- [Information supplied]:
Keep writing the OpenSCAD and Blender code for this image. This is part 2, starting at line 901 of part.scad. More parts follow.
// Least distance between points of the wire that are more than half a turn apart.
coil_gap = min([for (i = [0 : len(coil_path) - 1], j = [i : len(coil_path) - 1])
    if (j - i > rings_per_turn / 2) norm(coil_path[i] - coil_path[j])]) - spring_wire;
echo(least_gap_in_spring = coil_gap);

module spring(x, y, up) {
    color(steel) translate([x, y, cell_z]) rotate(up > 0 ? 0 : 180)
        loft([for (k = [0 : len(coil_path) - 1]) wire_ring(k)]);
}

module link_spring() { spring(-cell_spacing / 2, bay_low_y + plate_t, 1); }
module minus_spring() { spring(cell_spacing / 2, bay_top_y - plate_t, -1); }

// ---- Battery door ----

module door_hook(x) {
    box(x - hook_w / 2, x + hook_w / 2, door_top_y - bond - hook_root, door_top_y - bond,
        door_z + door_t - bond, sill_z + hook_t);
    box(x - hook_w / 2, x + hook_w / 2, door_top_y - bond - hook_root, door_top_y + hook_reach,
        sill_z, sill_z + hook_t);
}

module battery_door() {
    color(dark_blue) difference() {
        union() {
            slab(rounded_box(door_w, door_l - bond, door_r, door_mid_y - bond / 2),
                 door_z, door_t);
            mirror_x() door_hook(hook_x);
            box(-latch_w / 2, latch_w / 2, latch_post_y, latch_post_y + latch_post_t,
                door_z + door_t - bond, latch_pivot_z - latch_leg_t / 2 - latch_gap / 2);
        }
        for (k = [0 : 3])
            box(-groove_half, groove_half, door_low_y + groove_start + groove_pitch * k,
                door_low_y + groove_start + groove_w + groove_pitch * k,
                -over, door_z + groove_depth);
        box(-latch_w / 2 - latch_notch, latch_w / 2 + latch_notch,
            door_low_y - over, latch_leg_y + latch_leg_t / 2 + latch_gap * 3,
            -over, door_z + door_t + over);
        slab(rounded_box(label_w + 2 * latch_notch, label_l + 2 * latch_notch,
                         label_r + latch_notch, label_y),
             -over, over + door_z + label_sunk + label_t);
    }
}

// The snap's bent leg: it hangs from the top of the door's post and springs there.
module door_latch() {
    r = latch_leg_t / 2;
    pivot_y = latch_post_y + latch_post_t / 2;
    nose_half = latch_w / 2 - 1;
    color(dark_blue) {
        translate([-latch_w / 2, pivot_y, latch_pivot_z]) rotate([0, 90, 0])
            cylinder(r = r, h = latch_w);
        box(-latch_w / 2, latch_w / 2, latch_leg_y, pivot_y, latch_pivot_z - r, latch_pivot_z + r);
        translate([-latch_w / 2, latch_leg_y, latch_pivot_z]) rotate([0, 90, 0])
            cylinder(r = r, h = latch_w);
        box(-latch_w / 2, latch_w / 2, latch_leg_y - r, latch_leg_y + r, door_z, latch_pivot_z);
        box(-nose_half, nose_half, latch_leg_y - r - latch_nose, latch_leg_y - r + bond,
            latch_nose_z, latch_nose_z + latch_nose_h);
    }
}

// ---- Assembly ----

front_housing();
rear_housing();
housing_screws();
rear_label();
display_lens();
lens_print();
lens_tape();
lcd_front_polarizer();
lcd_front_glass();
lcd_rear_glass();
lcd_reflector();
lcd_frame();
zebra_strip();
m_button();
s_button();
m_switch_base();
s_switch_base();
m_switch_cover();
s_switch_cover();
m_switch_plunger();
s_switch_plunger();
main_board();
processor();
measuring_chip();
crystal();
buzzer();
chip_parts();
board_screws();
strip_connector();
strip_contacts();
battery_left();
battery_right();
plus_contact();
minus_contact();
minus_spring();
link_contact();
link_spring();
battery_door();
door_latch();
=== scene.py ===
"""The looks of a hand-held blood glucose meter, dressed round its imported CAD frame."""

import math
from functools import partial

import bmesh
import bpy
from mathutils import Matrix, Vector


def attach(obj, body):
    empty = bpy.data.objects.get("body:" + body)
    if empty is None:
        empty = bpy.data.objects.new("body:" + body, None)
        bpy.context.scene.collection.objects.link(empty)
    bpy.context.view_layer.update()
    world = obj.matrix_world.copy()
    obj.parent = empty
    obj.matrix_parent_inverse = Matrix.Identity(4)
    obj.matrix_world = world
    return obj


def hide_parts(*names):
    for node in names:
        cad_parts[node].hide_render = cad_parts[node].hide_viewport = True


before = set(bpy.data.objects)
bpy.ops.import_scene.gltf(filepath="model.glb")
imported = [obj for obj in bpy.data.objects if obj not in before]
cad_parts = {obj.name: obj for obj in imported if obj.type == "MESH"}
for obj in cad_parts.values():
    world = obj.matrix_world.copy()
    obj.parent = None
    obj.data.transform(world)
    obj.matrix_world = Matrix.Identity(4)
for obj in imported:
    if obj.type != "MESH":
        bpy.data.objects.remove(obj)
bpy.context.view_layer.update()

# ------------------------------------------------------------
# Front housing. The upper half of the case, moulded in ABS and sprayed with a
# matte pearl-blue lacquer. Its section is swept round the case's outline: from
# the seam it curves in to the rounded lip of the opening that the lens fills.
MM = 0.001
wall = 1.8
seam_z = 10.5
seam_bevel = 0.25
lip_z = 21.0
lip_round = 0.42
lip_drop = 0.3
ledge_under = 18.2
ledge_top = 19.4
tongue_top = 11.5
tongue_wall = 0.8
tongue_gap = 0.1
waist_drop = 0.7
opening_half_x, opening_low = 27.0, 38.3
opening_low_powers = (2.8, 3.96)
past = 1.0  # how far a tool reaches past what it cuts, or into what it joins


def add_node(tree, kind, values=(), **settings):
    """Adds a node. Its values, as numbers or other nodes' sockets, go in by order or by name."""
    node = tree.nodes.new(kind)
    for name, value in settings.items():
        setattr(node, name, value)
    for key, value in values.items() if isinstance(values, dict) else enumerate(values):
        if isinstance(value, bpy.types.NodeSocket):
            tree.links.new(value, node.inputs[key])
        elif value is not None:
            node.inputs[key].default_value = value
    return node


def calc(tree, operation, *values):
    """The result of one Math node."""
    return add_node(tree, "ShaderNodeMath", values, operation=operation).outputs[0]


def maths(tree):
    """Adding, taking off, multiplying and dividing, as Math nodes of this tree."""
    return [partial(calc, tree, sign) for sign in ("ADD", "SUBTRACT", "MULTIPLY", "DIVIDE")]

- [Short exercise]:
Go through the material above and output exactly the lines from the one containing "front_housing();" through the one containing "for node in".

- [Answer to this task]:
front_housing();
rear_housing();
housing_screws();
rear_label();
display_lens();
lens_print();
lens_tape();
lcd_front_polarizer();
lcd_front_glass();
lcd_rear_glass();
lcd_reflector();
lcd_frame();
zebra_strip();
m_button();
s_button();
m_switch_base();
s_switch_base();
m_switch_cover();
s_switch_cover();
m_switch_plunger();
s_switch_plunger();
main_board();
processor();
measuring_chip();
crystal();
buzzer();
chip_parts();
board_screws();
strip_connector();
strip_contacts();
battery_left();
battery_right();
plus_contact();
minus_contact();
minus_spring();
link_contact();
link_spring();
battery_door();
door_latch();
=== scene.py ===
"""The looks of a hand-held blood glucose meter, dressed round its imported CAD frame."""

import math
from functools import partial

import bmesh
import bpy
from mathutils import Matrix, Vector


def attach(obj, body):
    empty = bpy.data.objects.get("body:" + body)
    if empty is None:
        empty = bpy.data.objects.new("body:" + body, None)
        bpy.context.scene.collection.objects.link(empty)
    bpy.context.view_layer.update()
    world = obj.matrix_world.copy()
    obj.parent = empty
    obj.matrix_parent_inverse = Matrix.Identity(4)
    obj.matrix_world = world
    return obj


def hide_parts(*names):
    for node in names:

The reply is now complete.